### Problem details
Present the data once more in exactly its original form.

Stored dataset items
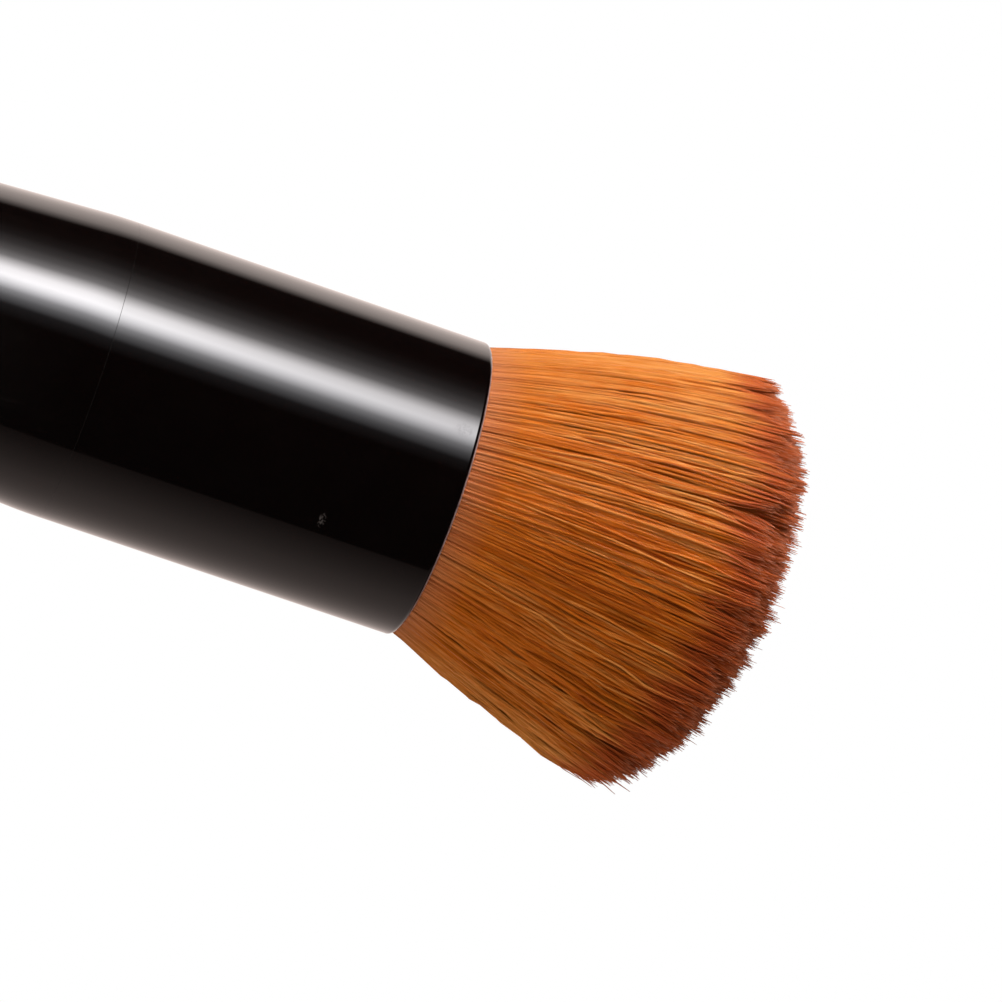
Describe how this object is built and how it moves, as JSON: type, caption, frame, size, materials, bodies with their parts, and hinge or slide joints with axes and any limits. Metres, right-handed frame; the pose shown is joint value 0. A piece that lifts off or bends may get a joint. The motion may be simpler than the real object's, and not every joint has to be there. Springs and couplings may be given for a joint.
{
  "type": "makeup brush",
  "caption": "Short, stout makeup brush with a domed head of soft filaments in a gloss black ferrule, on a waisted black handle that stands on its flat foot",
  "frame": {"origin": "centre of the flat foot of the handle, on the brush's axis", "axes": "+Z runs along the brush from the foot to the bristle tips, +X is the side towards which the head leans, +Y completes the right-handed frame"},
  "size_m": [0.0311, 0.0326, 0.0996],
  "materials": {
    "ferrule_lacquer": "high gloss black lacquer on a drawn aluminium tube",
    "handle_lacquer": "high gloss black",
    "base_cap_black": "satin black moulding",
    "ballast_steel": "turned steel",
    "pad_foam": "matt foam",
    "cured_glue": "clear amber glue",
    "binding_thread": "bound thread",
    "filament": "golden brown synthetic filament with reddish brown tips"
  },
  "bodies": {
    "root": {"ferrule": "ferrule_lacquer", "handle": "handle_lacquer", "base_cap": "base_cap_black", "ballast": "ballast_steel", "ballast_pad": "pad_foam", "root_plug": "cured_glue", "root_binding": "binding_thread", "bristle_core": "filament", "bristle_middle": "filament", "bristle_outer": "filament"}
  },
  "joints": []
}
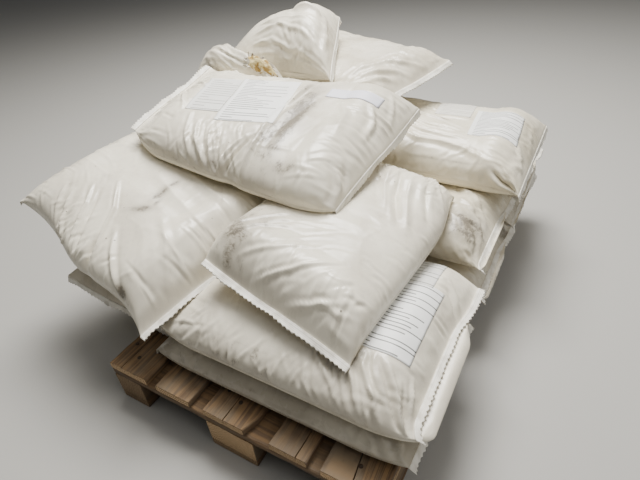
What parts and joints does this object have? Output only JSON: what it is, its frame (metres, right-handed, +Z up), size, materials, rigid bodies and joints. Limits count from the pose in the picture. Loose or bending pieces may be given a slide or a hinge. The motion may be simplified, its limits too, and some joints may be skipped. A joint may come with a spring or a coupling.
{
  "type": "pallet of filled sacks",
  "caption": "Wooden four-way pallet with a loose, leaning pile of filled white film sacks, end seams crimped, some overhanging the deck edges.",
  "frame": {"origin": "centre of the pallet's underside, on the floor", "axes": "+Z up; +X along the pallet's 800 mm front edge, to the right as seen from the front; +Y along its 1200 mm side, towards the back"},
  "size_m": [1.305, 1.5337, 0.7871],
  "materials": {
    "sack_film": "satin white polyethylene film, lightly soiled",
    "pallet_wood": "weathered rough-sawn softwood"
  },
  "bodies": {
    "root": {"block_back_left": "pallet_wood", "block_back_middle": "pallet_wood", "block_back_right": "pallet_wood", "block_centre_left": "pallet_wood", "block_centre_middle": "pallet_wood", "block_centre_right": "pallet_wood", "block_front_left": "pallet_wood", "block_front_middle": "pallet_wood", "block_front_right": "pallet_wood", "bottom_board_left": "pallet_wood", "bottom_board_middle": "pallet_wood", "bottom_board_right": "pallet_wood", "cross_board_back": "pallet_wood", "cross_board_centre": "pallet_wood", "cross_board_front": "pallet_wood", "deck_board_1": "pallet_wood", "deck_board_2": "pallet_wood", "deck_board_3": "pallet_wood", "deck_board_4": "pallet_wood", "deck_board_5": "pallet_wood", "sack_back_right": "sack_film", "sack_back_top": "sack_film", "sack_base_back": "sack_film", "sack_base_front": "sack_film", "sack_base_left": "sack_film", "sack_base_middle": "sack_film", "sack_fourth_back": "sack_film", "sack_front": "sack_film", "sack_left": "sack_film", "sack_second_back": "sack_film", "sack_second_front": "sack_film", "sack_second_middle": "sack_film", "sack_third_left": "sack_film", "sack_third_right": "sack_film", "sack_top": "sack_film", "sack_torn": "sack_film"}
  },
  "joints": []
}
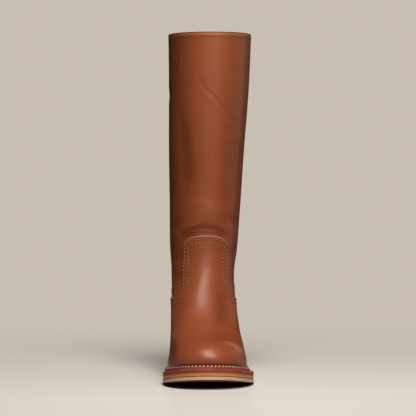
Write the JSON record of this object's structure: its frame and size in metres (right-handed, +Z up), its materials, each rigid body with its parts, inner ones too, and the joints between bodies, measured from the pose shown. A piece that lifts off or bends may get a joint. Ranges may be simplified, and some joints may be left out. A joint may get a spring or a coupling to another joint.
{
  "type": "knee-high boot",
  "caption": "Left knee-high pull-on leather boot with a round toe, a tall front tab, a stitched welt and a stacked block heel; hollow upper open at the collar.",
  "frame": {"origin": "on the floor under the middle of the boot's bounding box", "axes": "+Z up along the shaft; the toe points to -Y and the heel to +Y; +X is the lateral (little-toe) side of this left boot"},
  "size_m": [0.1005, 0.274, 0.3831],
  "materials": {
    "upper_leather": "semi-matt smooth cognac leather with fine grain",
    "welt_leather": "waxed reddish brown leather",
    "midsole_leather": "cut leather edge, lightly waxed",
    "sole_leather": "natural tan sole leather, matt",
    "heel_leather": "stacked leather edge, waxed",
    "heel_rubber": "dark brown rubber, matt",
    "insole_board": "natural veg-tanned leather, matt"
  },
  "bodies": {
    "root": {"upper": "upper_leather", "vamp": "upper_leather", "counter": "upper_leather", "side_seam_medial": "upper_leather", "side_seam_lateral": "upper_leather", "welt": "welt_leather", "midsole": "midsole_leather", "outsole": "sole_leather", "insole": "insole_board", "heel_wedge": "heel_leather", "top_lift": "heel_rubber", "heel_lift_1": "heel_leather", "heel_lift_2": "heel_leather", "heel_lift_3": "heel_leather", "heel_lift_4": "heel_leather", "heel_lift_5": "heel_leather"}
  },
  "joints": []
}
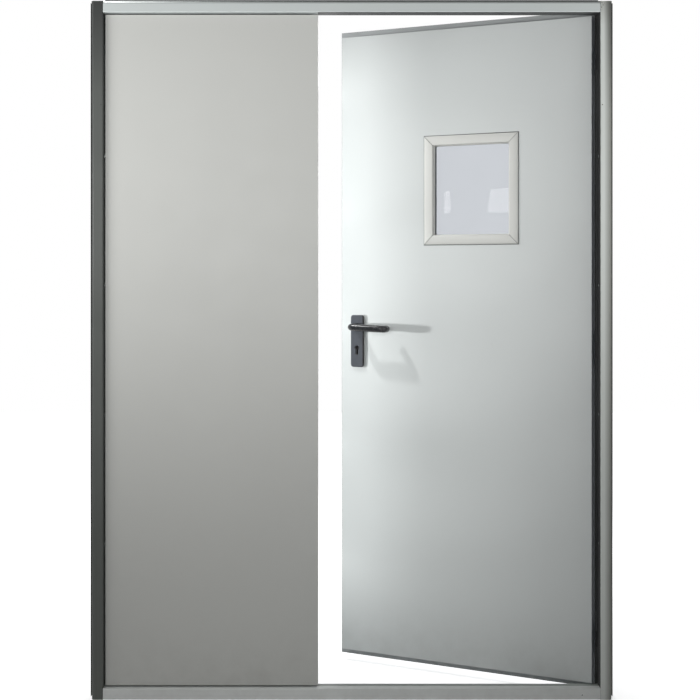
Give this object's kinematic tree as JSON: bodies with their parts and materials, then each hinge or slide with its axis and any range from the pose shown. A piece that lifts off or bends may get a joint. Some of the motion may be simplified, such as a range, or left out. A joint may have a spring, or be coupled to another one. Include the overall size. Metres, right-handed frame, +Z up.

### Correct response
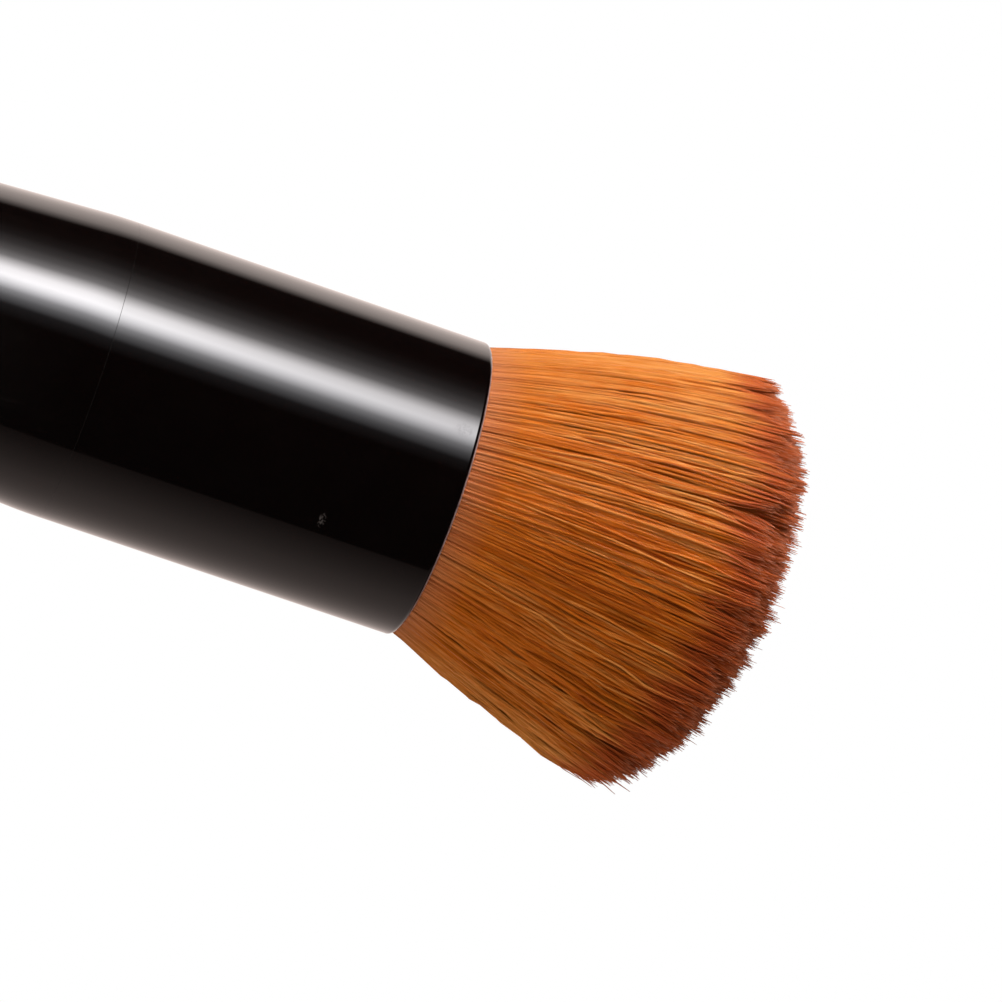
Describe how this object is built and how it moves, as JSON: type, caption, frame, size, materials, bodies with their parts, and hinge or slide joints with axes and any limits. Metres, right-handed frame; the pose shown is joint value 0. A piece that lifts off or bends may get a joint. The motion may be simpler than the real object's, and not every joint has to be there. Springs and couplings may be given for a joint.
{
  "type": "makeup brush",
  "caption": "Short, stout makeup brush with a domed head of soft filaments in a gloss black ferrule, on a waisted black handle that stands on its flat foot",
  "frame": {"origin": "centre of the flat foot of the handle, on the brush's axis", "axes": "+Z runs along the brush from the foot to the bristle tips, +X is the side towards which the head leans, +Y completes the right-handed frame"},
  "size_m": [0.0311, 0.0326, 0.0996],
  "materials": {
    "ferrule_lacquer": "high gloss black lacquer on a drawn aluminium tube",
    "handle_lacquer": "high gloss black",
    "base_cap_black": "satin black moulding",
    "ballast_steel": "turned steel",
    "pad_foam": "matt foam",
    "cured_glue": "clear amber glue",
    "binding_thread": "bound thread",
    "filament": "golden brown synthetic filament with reddish brown tips"
  },
  "bodies": {
    "root": {"ferrule": "ferrule_lacquer", "handle": "handle_lacquer", "base_cap": "base_cap_black", "ballast": "ballast_steel", "ballast_pad": "pad_foam", "root_plug": "cured_glue", "root_binding": "binding_thread", "bristle_core": "filament", "bristle_middle": "filament", "bristle_outer": "filament"}
  },
  "joints": []
}
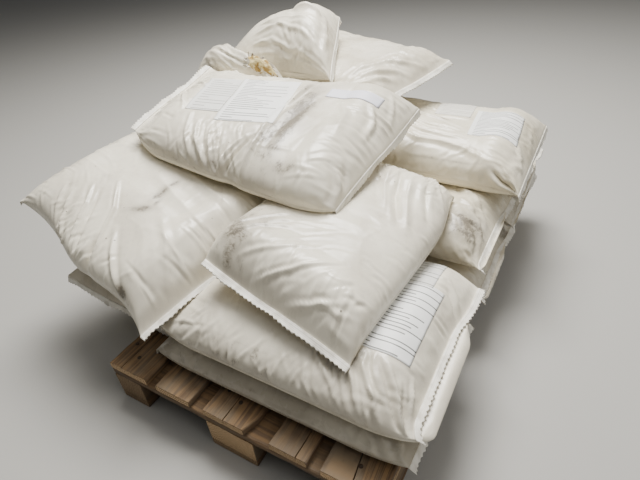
What parts and joints does this object have? Output only JSON: what it is, its frame (metres, right-handed, +Z up), size, materials, rigid bodies and joints. Limits count from the pose in the picture. Loose or bending pieces may be given a slide or a hinge. The motion may be simplified, its limits too, and some joints may be skipped. A joint may come with a spring or a coupling.
{
  "type": "pallet of filled sacks",
  "caption": "Wooden four-way pallet with a loose, leaning pile of filled white film sacks, end seams crimped, some overhanging the deck edges.",
  "frame": {"origin": "centre of the pallet's underside, on the floor", "axes": "+Z up; +X along the pallet's 800 mm front edge, to the right as seen from the front; +Y along its 1200 mm side, towards the back"},
  "size_m": [1.305, 1.5337, 0.7871],
  "materials": {
    "sack_film": "satin white polyethylene film, lightly soiled",
    "pallet_wood": "weathered rough-sawn softwood"
  },
  "bodies": {
    "root": {"block_back_left": "pallet_wood", "block_back_middle": "pallet_wood", "block_back_right": "pallet_wood", "block_centre_left": "pallet_wood", "block_centre_middle": "pallet_wood", "block_centre_right": "pallet_wood", "block_front_left": "pallet_wood", "block_front_middle": "pallet_wood", "block_front_right": "pallet_wood", "bottom_board_left": "pallet_wood", "bottom_board_middle": "pallet_wood", "bottom_board_right": "pallet_wood", "cross_board_back": "pallet_wood", "cross_board_centre": "pallet_wood", "cross_board_front": "pallet_wood", "deck_board_1": "pallet_wood", "deck_board_2": "pallet_wood", "deck_board_3": "pallet_wood", "deck_board_4": "pallet_wood", "deck_board_5": "pallet_wood", "sack_back_right": "sack_film", "sack_back_top": "sack_film", "sack_base_back": "sack_film", "sack_base_front": "sack_film", "sack_base_left": "sack_film", "sack_base_middle": "sack_film", "sack_fourth_back": "sack_film", "sack_front": "sack_film", "sack_left": "sack_film", "sack_second_back": "sack_film", "sack_second_front": "sack_film", "sack_second_middle": "sack_film", "sack_third_left": "sack_film", "sack_third_right": "sack_film", "sack_top": "sack_film", "sack_torn": "sack_film"}
  },
  "joints": []
}
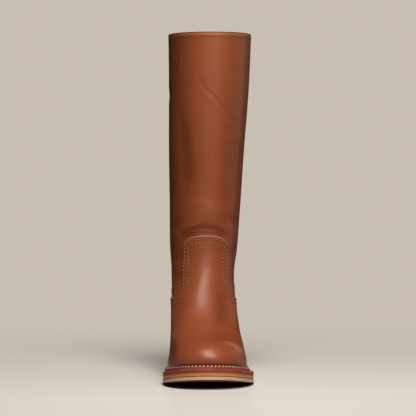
Write the JSON record of this object's structure: its frame and size in metres (right-handed, +Z up), its materials, each rigid body with its parts, inner ones too, and the joints between bodies, measured from the pose shown. A piece that lifts off or bends may get a joint. Ranges may be simplified, and some joints may be left out. A joint may get a spring or a coupling to another joint.
{
  "type": "knee-high boot",
  "caption": "Left knee-high pull-on leather boot with a round toe, a tall front tab, a stitched welt and a stacked block heel; hollow upper open at the collar.",
  "frame": {"origin": "on the floor under the middle of the boot's bounding box", "axes": "+Z up along the shaft; the toe points to -Y and the heel to +Y; +X is the lateral (little-toe) side of this left boot"},
  "size_m": [0.1005, 0.274, 0.3831],
  "materials": {
    "upper_leather": "semi-matt smooth cognac leather with fine grain",
    "welt_leather": "waxed reddish brown leather",
    "midsole_leather": "cut leather edge, lightly waxed",
    "sole_leather": "natural tan sole leather, matt",
    "heel_leather": "stacked leather edge, waxed",
    "heel_rubber": "dark brown rubber, matt",
    "insole_board": "natural veg-tanned leather, matt"
  },
  "bodies": {
    "root": {"upper": "upper_leather", "vamp": "upper_leather", "counter": "upper_leather", "side_seam_medial": "upper_leather", "side_seam_lateral": "upper_leather", "welt": "welt_leather", "midsole": "midsole_leather", "outsole": "sole_leather", "insole": "insole_board", "heel_wedge": "heel_leather", "top_lift": "heel_rubber", "heel_lift_1": "heel_leather", "heel_lift_2": "heel_leather", "heel_lift_3": "heel_leather", "heel_lift_4": "heel_leather", "heel_lift_5": "heel_leather"}
  },
  "joints": []
}
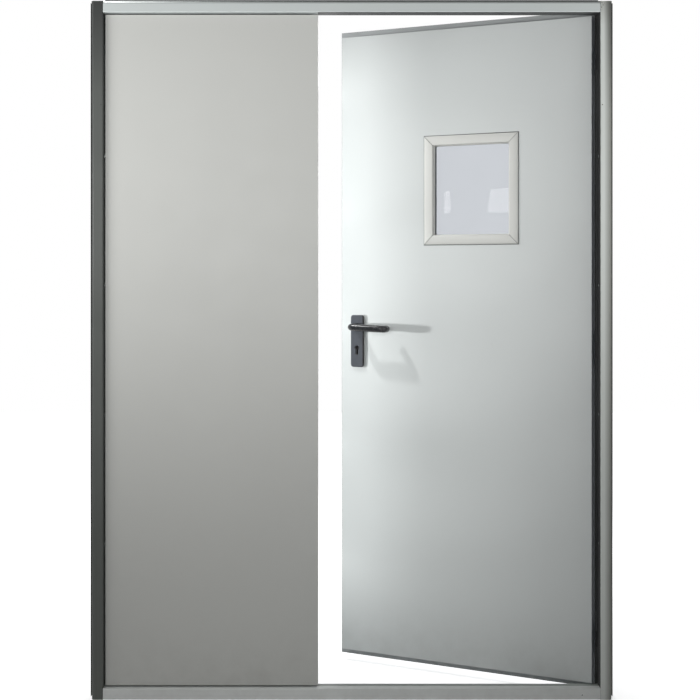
Give this object's kinematic tree as JSON: bodies with their parts and materials, then each hinge or slide with its axis and any range from the pose shown. A piece that lifts off or bends may get a joint. Some of the motion may be simplified, such as a range, or left out. A joint may have a spring, or be coupled to another one. Include the overall size. Metres, right-handed frame, +Z up.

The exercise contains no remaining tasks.